Audit logging provides accountability, traceability, and regulatory compliance. Cloud Pak for Data for data can be configured to forward auditable events to several security information and event management (SIEM) solutions. For more information, see Auditing Cloud Pak for Data.

Regulatory compliance

Cloud Pak for Data is assessed for various Privacy and Compliance regulations. Cloud Pak for Data provides features that can be used by its customers in preparation for various privacy and compliance assessments. These features are not an exhaustive list. It is difficult to assemble such an exhaustive list of features, since customers can choose and configure the features in many ways. Furthermore, Cloud Pak for Data can be used in various ways as a stand-alone product or with third-party applications and systems.

Cloud Pak for Data is not aware of the nature of data that it is handling other than at a technical level (for example, encoding, data type, size). Therefore, Cloud Pak for Data can never be aware of the presence or lack of personal data. Customers must track whether personal information is present in the data that is being used by Cloud Pak for Data.

For more information, see What regulations does Cloud Pak for Data comply with?
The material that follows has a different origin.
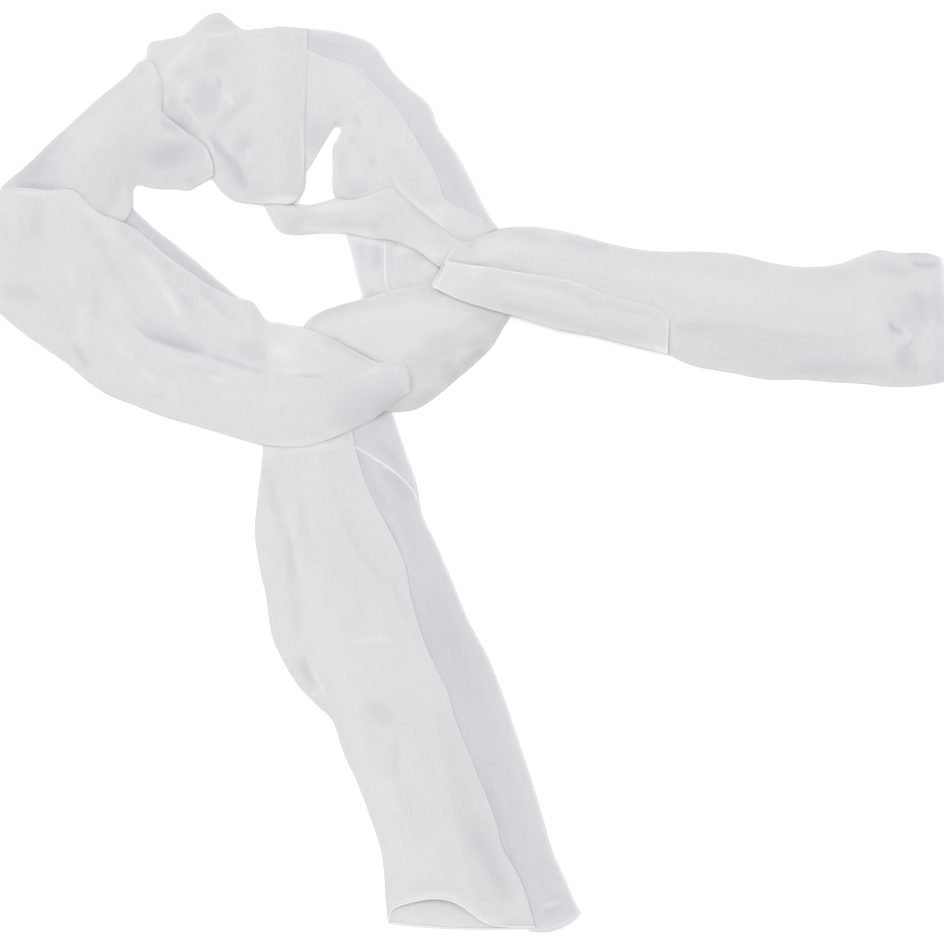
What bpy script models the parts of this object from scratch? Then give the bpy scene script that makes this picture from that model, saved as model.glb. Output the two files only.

Additional security measures

To protect your Cloud Pak for Data instance, consider the following best practices.

Network isolation
As a best practice, use network policies to isolate the Red Hat OpenShift projects (namespaces) where Cloud Pak for Data is deployed. Ensure that only the appropriate services are accessible outside the project or outside the cluster.
For more information, see the following information in the Red Hat OpenShift documentation:
Setting up an elastic load balancer
To filter out unwanted network traffic, such as protecting against Distributed Denial of Service (DDoS) attacks, use an elastic load balancer that accepts only full HTTP connections. Using an elastic load balancer that is configured with an HTTP profile inspects the packets and forward only the HTTP requests that are complete to the Cloud Pak for Data web server.